### Exercise goal
Repeat every record below exactly as written.

* START Supplied data *

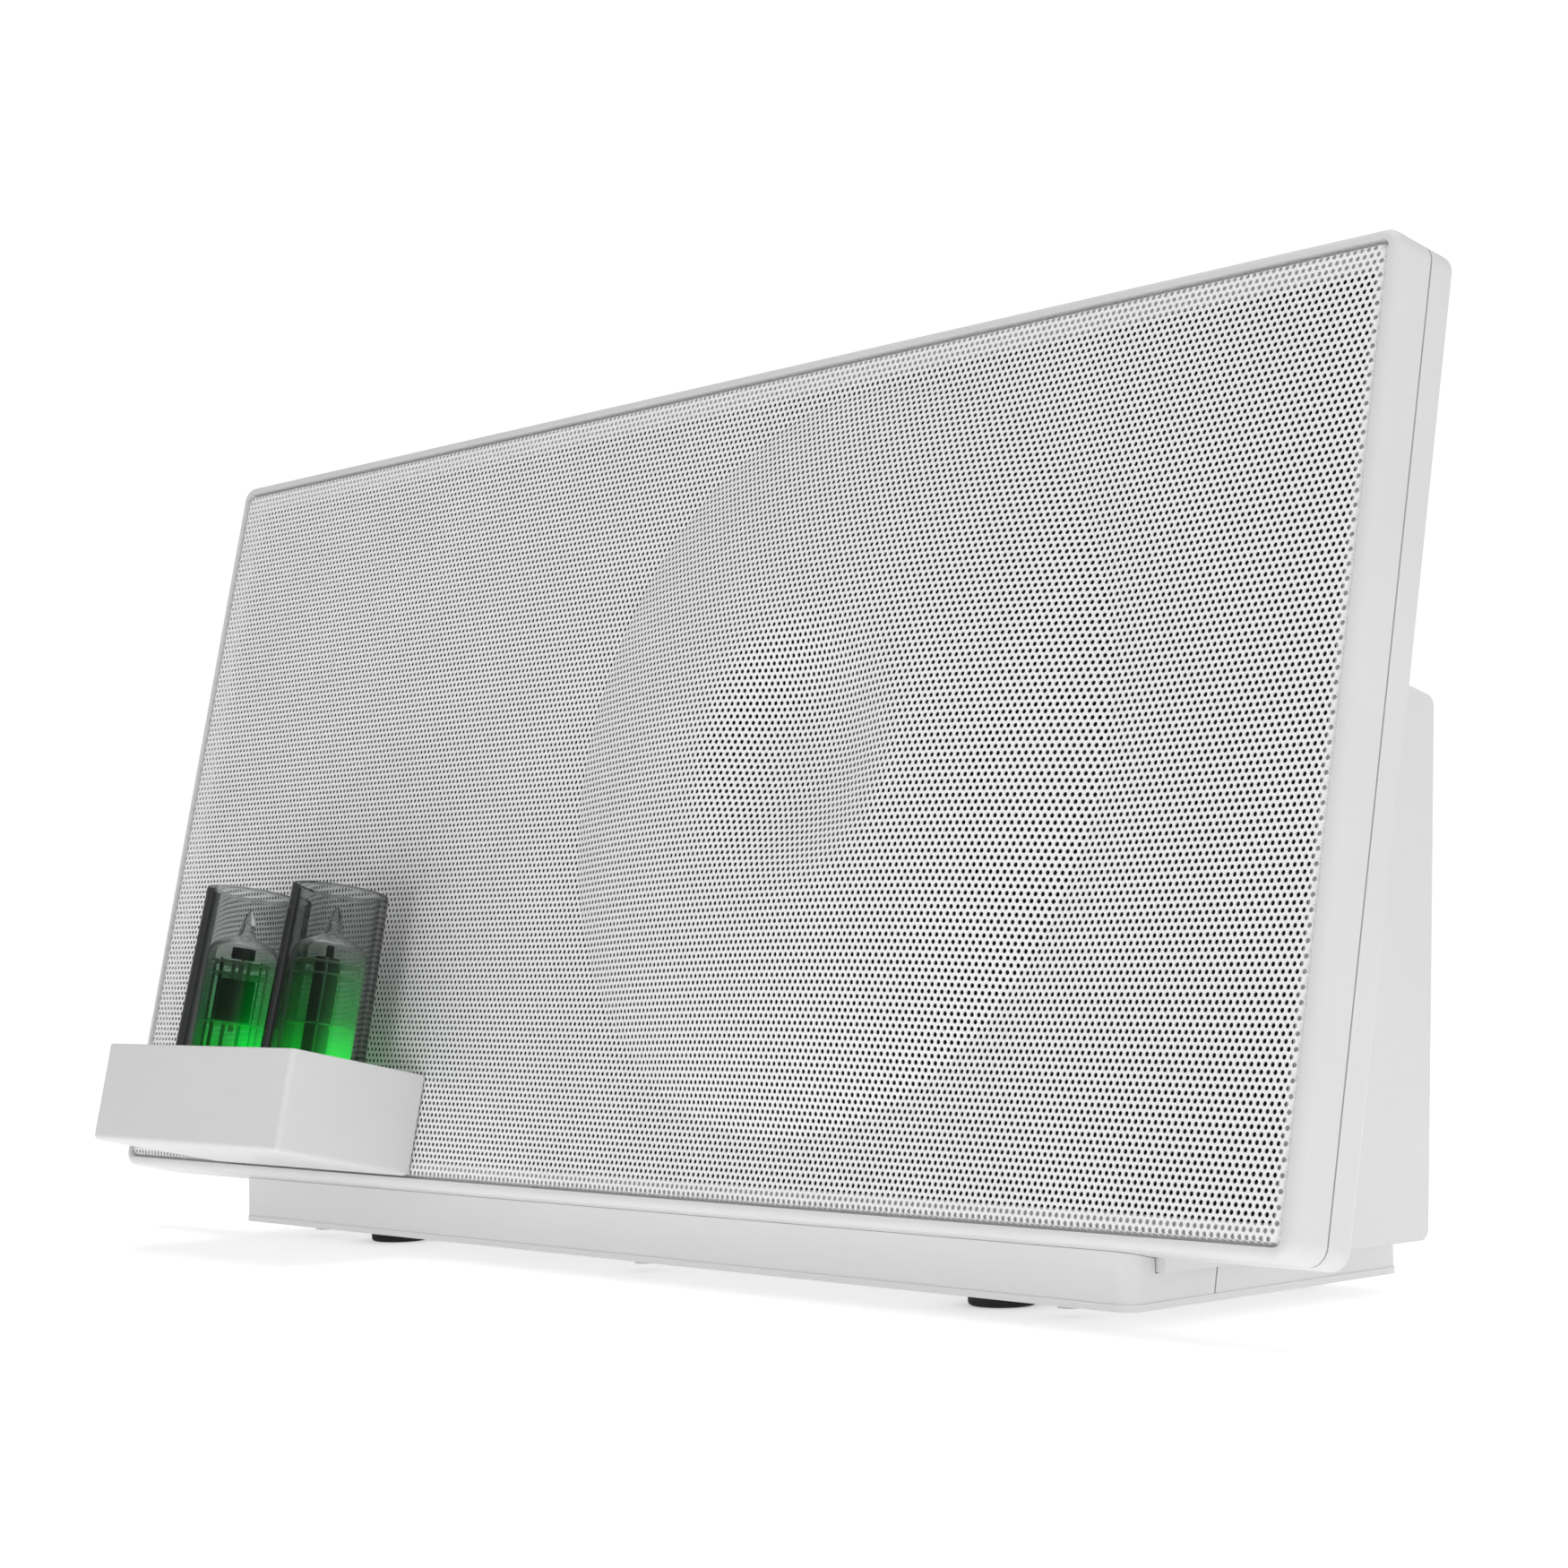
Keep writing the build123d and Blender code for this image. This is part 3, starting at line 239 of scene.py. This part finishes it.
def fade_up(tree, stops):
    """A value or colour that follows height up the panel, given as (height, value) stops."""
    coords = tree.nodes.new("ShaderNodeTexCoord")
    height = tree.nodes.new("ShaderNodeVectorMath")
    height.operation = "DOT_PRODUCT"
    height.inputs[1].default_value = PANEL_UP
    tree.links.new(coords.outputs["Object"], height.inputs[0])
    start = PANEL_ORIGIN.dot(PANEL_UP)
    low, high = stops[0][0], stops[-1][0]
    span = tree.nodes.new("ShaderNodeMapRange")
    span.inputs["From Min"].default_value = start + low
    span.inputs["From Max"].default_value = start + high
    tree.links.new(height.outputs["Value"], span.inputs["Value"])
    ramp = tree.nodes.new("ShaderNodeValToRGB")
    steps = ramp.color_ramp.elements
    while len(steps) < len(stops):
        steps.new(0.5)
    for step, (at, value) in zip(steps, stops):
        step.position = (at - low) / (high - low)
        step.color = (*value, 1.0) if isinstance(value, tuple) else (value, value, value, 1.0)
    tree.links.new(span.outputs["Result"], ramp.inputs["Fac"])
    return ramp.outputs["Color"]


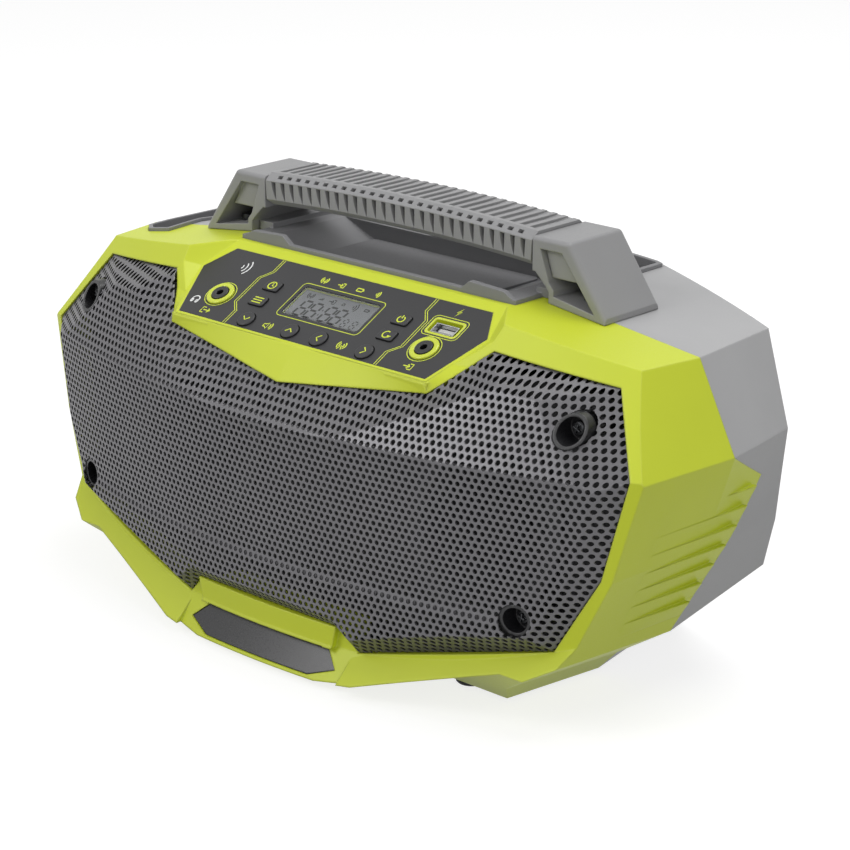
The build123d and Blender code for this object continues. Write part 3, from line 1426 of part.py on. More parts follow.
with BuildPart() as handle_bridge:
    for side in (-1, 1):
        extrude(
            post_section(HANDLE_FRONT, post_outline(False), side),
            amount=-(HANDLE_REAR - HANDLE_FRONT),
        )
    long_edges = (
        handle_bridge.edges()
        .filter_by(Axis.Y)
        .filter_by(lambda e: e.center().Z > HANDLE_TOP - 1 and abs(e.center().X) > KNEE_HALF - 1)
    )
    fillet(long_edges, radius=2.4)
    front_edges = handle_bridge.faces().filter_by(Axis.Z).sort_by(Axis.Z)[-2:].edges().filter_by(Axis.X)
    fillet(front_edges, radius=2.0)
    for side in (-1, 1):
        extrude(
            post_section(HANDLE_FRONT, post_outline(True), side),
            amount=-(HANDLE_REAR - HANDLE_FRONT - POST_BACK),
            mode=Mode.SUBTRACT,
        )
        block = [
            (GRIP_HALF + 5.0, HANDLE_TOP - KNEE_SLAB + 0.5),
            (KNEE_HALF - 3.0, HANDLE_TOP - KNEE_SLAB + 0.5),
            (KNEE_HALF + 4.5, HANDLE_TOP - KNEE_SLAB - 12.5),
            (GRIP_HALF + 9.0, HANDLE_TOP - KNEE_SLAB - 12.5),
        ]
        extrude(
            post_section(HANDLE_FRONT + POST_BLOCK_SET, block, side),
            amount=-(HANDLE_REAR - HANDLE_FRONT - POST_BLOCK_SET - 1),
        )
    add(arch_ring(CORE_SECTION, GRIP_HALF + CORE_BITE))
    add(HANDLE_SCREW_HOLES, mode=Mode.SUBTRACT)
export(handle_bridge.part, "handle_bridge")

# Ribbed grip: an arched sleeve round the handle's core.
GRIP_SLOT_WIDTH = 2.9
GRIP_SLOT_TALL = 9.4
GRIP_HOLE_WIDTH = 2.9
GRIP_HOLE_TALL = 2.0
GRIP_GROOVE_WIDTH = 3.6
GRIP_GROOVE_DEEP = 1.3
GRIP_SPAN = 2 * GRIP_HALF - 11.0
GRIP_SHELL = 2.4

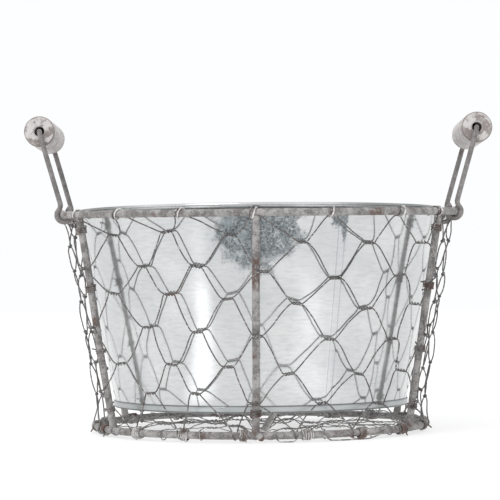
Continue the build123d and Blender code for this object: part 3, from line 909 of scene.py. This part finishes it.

* END Supplied data *

### Output
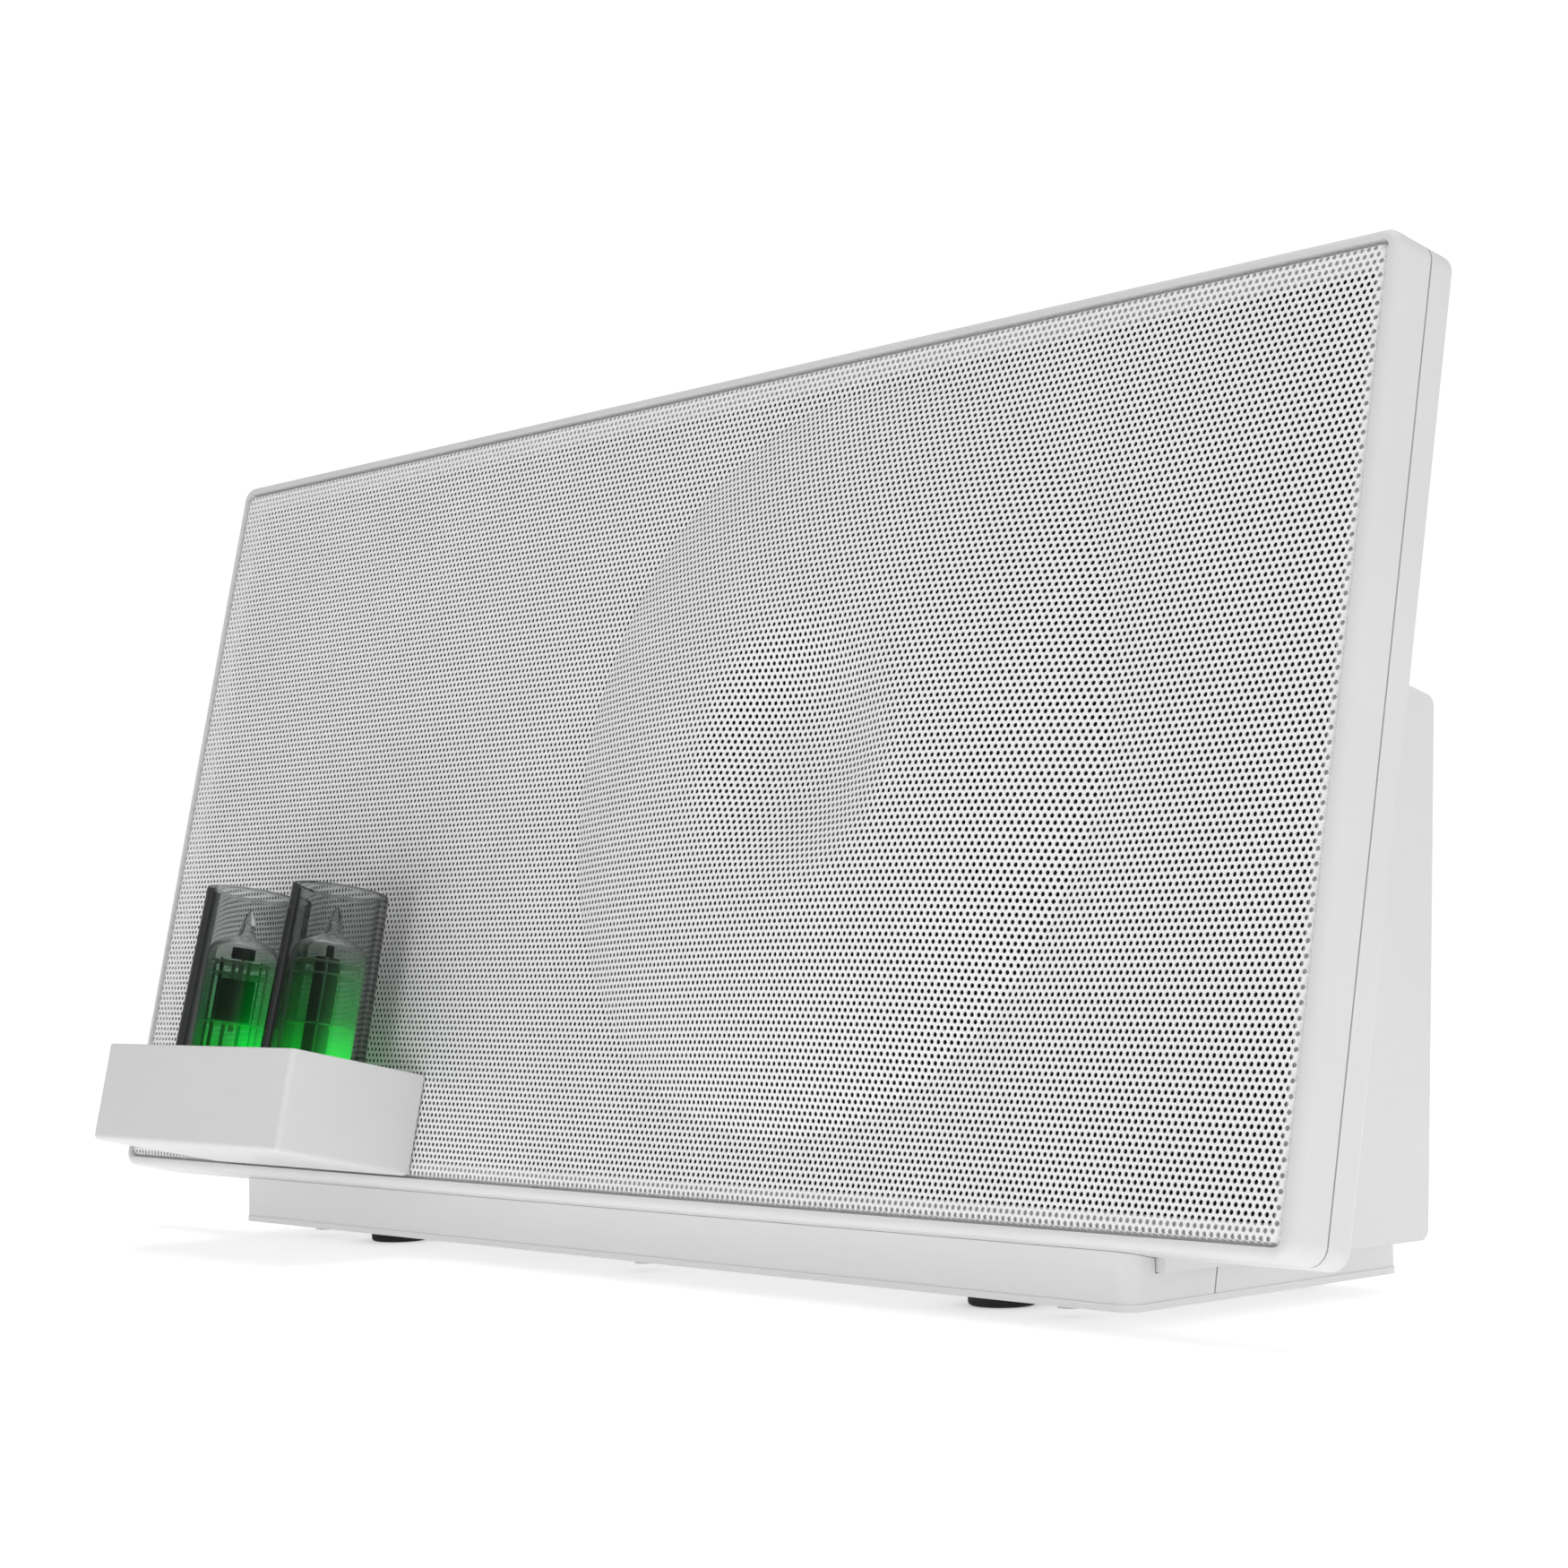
Keep writing the build123d and Blender code for this image. This is part 3, starting at line 239 of scene.py. This part finishes it.
def fade_up(tree, stops):
    """A value or colour that follows height up the panel, given as (height, value) stops."""
    coords = tree.nodes.new("ShaderNodeTexCoord")
    height = tree.nodes.new("ShaderNodeVectorMath")
    height.operation = "DOT_PRODUCT"
    height.inputs[1].default_value = PANEL_UP
    tree.links.new(coords.outputs["Object"], height.inputs[0])
    start = PANEL_ORIGIN.dot(PANEL_UP)
    low, high = stops[0][0], stops[-1][0]
    span = tree.nodes.new("ShaderNodeMapRange")
    span.inputs["From Min"].default_value = start + low
    span.inputs["From Max"].default_value = start + high
    tree.links.new(height.outputs["Value"], span.inputs["Value"])
    ramp = tree.nodes.new("ShaderNodeValToRGB")
    steps = ramp.color_ramp.elements
    while len(steps) < len(stops):
        steps.new(0.5)
    for step, (at, value) in zip(steps, stops):
        step.position = (at - low) / (high - low)
        step.color = (*value, 1.0) if isinstance(value, tuple) else (value, value, value, 1.0)
    tree.links.new(span.outputs["Result"], ramp.inputs["Fac"])
    return ramp.outputs["Color"]


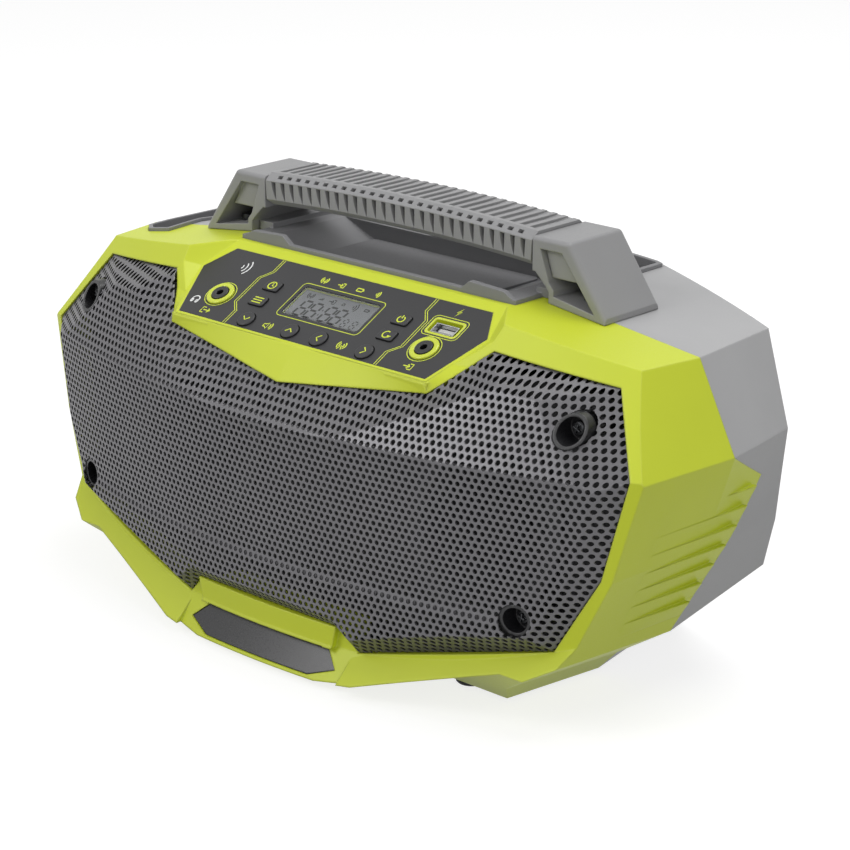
The build123d and Blender code for this object continues. Write part 3, from line 1426 of part.py on. More parts follow.
with BuildPart() as handle_bridge:
    for side in (-1, 1):
        extrude(
            post_section(HANDLE_FRONT, post_outline(False), side),
            amount=-(HANDLE_REAR - HANDLE_FRONT),
        )
    long_edges = (
        handle_bridge.edges()
        .filter_by(Axis.Y)
        .filter_by(lambda e: e.center().Z > HANDLE_TOP - 1 and abs(e.center().X) > KNEE_HALF - 1)
    )
    fillet(long_edges, radius=2.4)
    front_edges = handle_bridge.faces().filter_by(Axis.Z).sort_by(Axis.Z)[-2:].edges().filter_by(Axis.X)
    fillet(front_edges, radius=2.0)
    for side in (-1, 1):
        extrude(
            post_section(HANDLE_FRONT, post_outline(True), side),
            amount=-(HANDLE_REAR - HANDLE_FRONT - POST_BACK),
            mode=Mode.SUBTRACT,
        )
        block = [
            (GRIP_HALF + 5.0, HANDLE_TOP - KNEE_SLAB + 0.5),
            (KNEE_HALF - 3.0, HANDLE_TOP - KNEE_SLAB + 0.5),
            (KNEE_HALF + 4.5, HANDLE_TOP - KNEE_SLAB - 12.5),
            (GRIP_HALF + 9.0, HANDLE_TOP - KNEE_SLAB - 12.5),
        ]
        extrude(
            post_section(HANDLE_FRONT + POST_BLOCK_SET, block, side),
            amount=-(HANDLE_REAR - HANDLE_FRONT - POST_BLOCK_SET - 1),
        )
    add(arch_ring(CORE_SECTION, GRIP_HALF + CORE_BITE))
    add(HANDLE_SCREW_HOLES, mode=Mode.SUBTRACT)
export(handle_bridge.part, "handle_bridge")

# Ribbed grip: an arched sleeve round the handle's core.
GRIP_SLOT_WIDTH = 2.9
GRIP_SLOT_TALL = 9.4
GRIP_HOLE_WIDTH = 2.9
GRIP_HOLE_TALL = 2.0
GRIP_GROOVE_WIDTH = 3.6
GRIP_GROOVE_DEEP = 1.3
GRIP_SPAN = 2 * GRIP_HALF - 11.0
GRIP_SHELL = 2.4

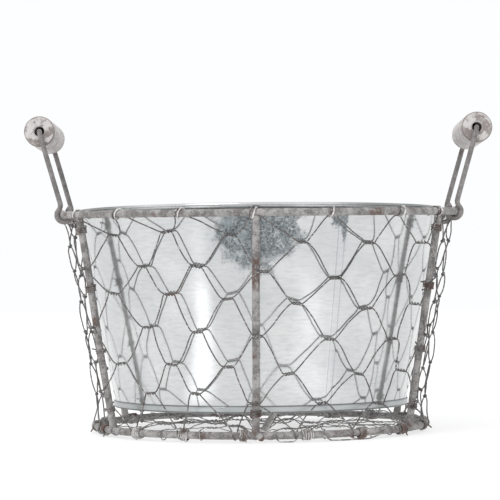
Continue the build123d and Blender code for this object: part 3, from line 909 of scene.py. This part finishes it.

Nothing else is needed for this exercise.